Historic church in Texas, United States

Heights Christian Church is a historic church at 1703 Heights Boulevard in the Houston Heights section of Houston, Texas.

It was built in 1927. In 1967 the congregation moved to a new location, but retained ownership of the building which was used for community events. The building was added to the National Register of Historic Places in 1983. It is now known as Lambert Hall and is used for community events, including operas.

==History==
On July 31, 1927, the church held the ground-breaking ceremony and laid the cornerstone. Many Houston celebrities took part, including: Mayor Oscar F. Holcombe; Dr. Edison E. Oberholtzer, Superintendent of Public Schools and founder/president of the University of Houston; and pastors from other local churches. On October 23, 1927, the building was dedicated. Present were architect C. N. Nelson and contractor P. H. Fredericks. The building had been erected at a cost of $39,904.30, an amount that included the pews, art glass and lighting fixtures.

Heights Christian Church built its new sanctuary next door to Lambert Hall in 1967. After that year, Lambert Hall became available for community events. For several years, Lambert Hall was the home of the Heights Museum, which is now located in the fire station on 11th Street.

==Owners and tenants==
===Opera in the Heights===
Opera in the Heights, a non-profit, professional regional opera company, held its first Gala Opera Evening in Lambert Hall on April 12, 1996. A few days later, an arsonist set fire to Lambert Hall, having poured flammables onto the piano and the backstage storage. A neighbor, Marie Campos, saw the fire in the early morning, and called the fire department, which arrived in minutes and saved the building.

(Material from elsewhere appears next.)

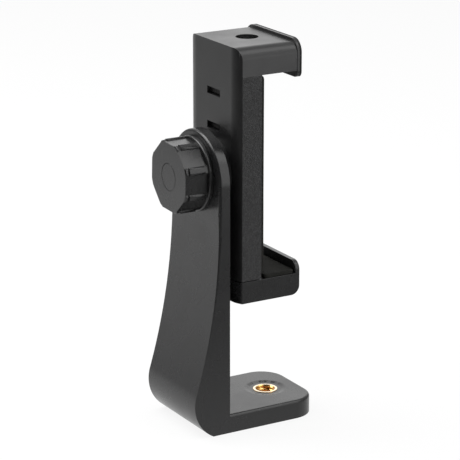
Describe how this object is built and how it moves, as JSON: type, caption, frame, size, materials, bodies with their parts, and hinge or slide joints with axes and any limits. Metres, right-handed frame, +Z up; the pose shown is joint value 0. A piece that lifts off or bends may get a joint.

Opera in the Heights held its next performance, a Gala II Concert, on May 11, 1996, in Lambert Hall, with a curtain hanging over fire damaged wall. Clean-up was financed by this benefit concert, a dinner party, and the church members, Opera in the Heights company members and neighbors. The restoration was done by Opera in the Heights Board member Theo Bashshiti and his construction crew.

Since 1996, Opera in the Heights and Heights Christian Church have worked together to renovate Lambert Hall. Grants from Houston Endowment, Inc. allowed Lambert Hall to be restored in the mid-2000s, with new floor surfaces, a rebuilt air conditioner, new seats, and restoration of the stained glass windows having been completed by late 2004. New lighting and sound equipment was installed in 2005.

===UpStage Theatre===
Upstage Theatre was a performing arts tenant at Lambert Hall from December 2005 until August 2015.

In December 2005, UpStage Theatre produced its first show at Lambert Hall with the original holiday musical, Santa's Magic Timepiece. UpStage, founded in 2000, launched a full season of Evening and Young Audience Series productions in 2006 and adopted Lambert Hall as its new home.

UpStage produced classics such as The Sunshine Boys, Plaza Suite, The Odd Couple; musical delights such as Buddy, The Buddy Holly Story and Back to the 80's; and children's entertainment with Cinderella, Hans Christian Andersen, and Too Many Beagles!.

===Houston Saengerbund===
Since 2021, Lambert has been owned by the Houston Saengerbund, which operates Lambert Hall as part of its Saengerhof, consisting of Bierkeller, Biergarten, and the Saengerhalle (the former Heights Christian Church building).

===Coffee House Houston===
Coffee House Houston moved to Lambert Hall in early 2026.